Despite regular reports to the contrary, the negative effects of alcohol on breast cancer are numerous and well documented.

From local to national media, there's no shortage of sensationalist headlines saying that red wine can stop breast cancer.

Please - don’t pop open a bottle and celebrate. Yes, a recent study concluded that a chemical in grapes, resveratrol, can block the growth of some breast cancers cells. But the negative effects of alcohol on breast cancer are numerous and well documented. According to the American Cancer Society, even one drink per day increases the risk of breast cancer, and the risk gets even greater with more drinks. An editorial in the Journal of the National Cancer Institute said "from a standpoint of cancer risk, the message could not be clearer. There is no level of alcohol consumption that can be considered safe."

It is irresponsible to report on a study about resveratrol and jump right to red wine. The researchers did not study the effects of red wine, but rather the effects of one chemical in a test tube. Why not say that a glass of grape juice per day is the ticket? The resveratrol content is the same.

A San Francisco Chronicle report many years ago heralded the great news, “Pizza Found to Reduce Prostate Cancer in Men.” It wasn’t until the last paragraph that it mentioned that it was the antioxidant Lycopene in the tomatoes used to make the pizza sauce that had a protective effect. But how many guys celebrated with a couple of slices of cheese and pepperoni?

It is important to be a critical consumer of information, especially around health. There are too many people out to sell you anything, even if it’s just a newspaper. There’s a new superfood or supplement every day.

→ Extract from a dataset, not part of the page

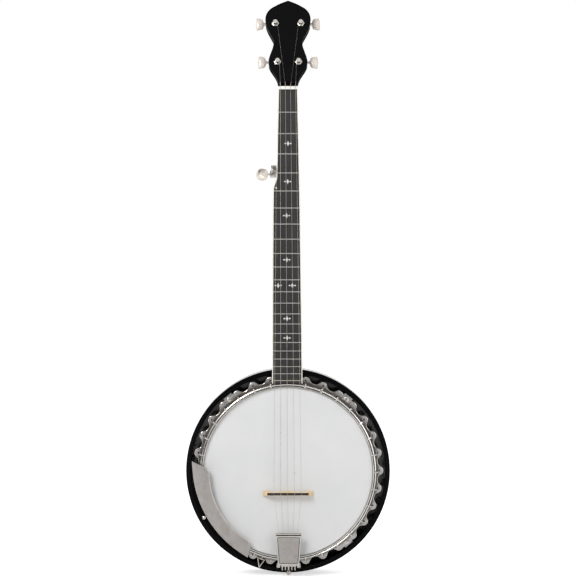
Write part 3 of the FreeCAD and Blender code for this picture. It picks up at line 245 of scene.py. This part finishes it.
def rgb(red, green, blue):
    """A colour given in display values of 0 to 255, as the shader's linear values."""
    out = []
    for value in (red, green, blue):
        v = value / 255
        out.append(v / 12.92 if v <= 0.04045 else ((v + 0.055) / 1.055) ** 2.4)
    return (*out, 1.0)


def metal(name, base, tarnish, low_rough, high_rough, scale=45.0, brushed=None, amount=0.5, dark_above=None):
    """Plated or bare metal: tarnish in soft patches, wandering roughness, brush lines if asked, and painted shade,
    a darker run above a given height."""
    material, tree, shader, coords = fresh(name)
    smudged(tree, shader, coords, scale, low_rough, high_rough)
    dirt = noise(tree, coords, scale * 2.6, 5.0, 0.65)
    patch = remap(tree, dirt.outputs["Fac"], 0.45, 0.75, 0.0, amount)
    tone = mixed(tree, patch, base, tarnish)
    # painted shade: the colour darkens toward grey above the dark_above height
    if dark_above:
        height = add(tree, "ShaderNodeSeparateXYZ", [(0, coords)]).outputs["Z"]
        darkness = remap(tree, height, dark_above, dark_above + 0.004, 0.0, 0.85)
        tone = mixed(tree, darkness, tone, rgb(52, 52, 52))
    tree.links.new(tone, shader.inputs["Base Color"])
    shader.inputs["Metallic"].default_value = 1.0
    if brushed:
        lines = noise(tree, times(tree, coords, brushed), 1.0, 3.0)
        bump(tree, shader, lines.outputs["Fac"], 0.00004)
    else:
        bump(tree, shader, dirt.outputs["Fac"], 0.00002)
    return material


LOW_GLOSS_IOR = 1.15


def lacquer(name, base, low_rough=0.04, high_rough=0.12):
    """Deep gloss black: faint polishing swirls in the roughness and a slight orange peel."""
    material, tree, shader, coords = fresh(name)
    smudged(tree, shader, coords, 18.0, low_rough, high_rough)
    peel = noise(tree, coords, 260.0, 2.0)
    cloud = noise(tree, coords, 9.0, 3.0)
    tone = mixed(tree, cloud.outputs["Fac"], base, tuple(c * 1.8 + 0.0005 for c in base[:3]) + (1,))
    tree.links.new(tone, shader.inputs["Base Color"])
    shader.inputs["IOR"].default_value = LOW_GLOSS_IOR
    bump(tree, shader, peel.outputs["Fac"], 0.000012)
    return material


def plain_wood(name, light, dark, stretch, rough=0.45, pores=0.5):
    """Oiled or waxed wood: grain along one axis under a wandering sheen."""
    material, tree, shader, coords = fresh(name)
    grain = use_group(tree, GRAIN, [("Vector", coords), ("Stretch", stretch), ("Light", light), ("Dark", dark),
                                    ("Pores", pores)])
    smudged(tree, shader, coords, 30.0, rough - 0.08, rough + 0.1)
    tree.links.new(grain.outputs["Color"], shader.inputs["Base Color"])
    bump(tree, shader, grain.outputs["Height"], 0.00006)
    return material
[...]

Don’t think that some powerful agricultural boards aren’t thinking how they can market their crop as the next big thing. There’s a lot of PR going in to those bottles, so beware.

As for breast cancer, it is Breast Cancer Awareness Month after all, the American Cancer Society says to limit alcohol use, exercise regularly and stay at a healthy weight. "It's not clear at this time whether chemicals that have estrogen-like properties (like those found in some plastic bottles or certain cosmetics and personal care products) increase breast cancer risk," the organization said in a statement. "If there is an increased risk, it is likely to be very small. Women who choose to breast-feed for at least several months may also reduce their breast cancer risk. Not using hormone therapy after menopause can also help you avoid raising your risk.” They also encourage women to be tested so as to find cancers at an earlier and more treatable stage.

All very good advice. As for the wine, although there is enough science to say it’s good for our hearts, it also raises our cancer risk. Pour yourself a glass of grape juice - it’s a superfood.

Cathey October 06, 2011 at 04:38 PM
Alcohol, especially wine or sugary mixed drinks, spikes blood sugar and puts people more at risk for cancer. It is well documented that cancer feeds selectively on sugar (the Warburg Effect). That's why before PET scans, which tests for cancer, patients are given an injection of a tracer that contains sugar and radioactive chemicals. Then the sugar uptake is measured in all parts of the body. If there is an area with high sugar uptake, it is considered suspicious for cancer. Refined sugar and even simple starches (white flour, white potatoes) are also high glycemic and spike blood sugar, as well.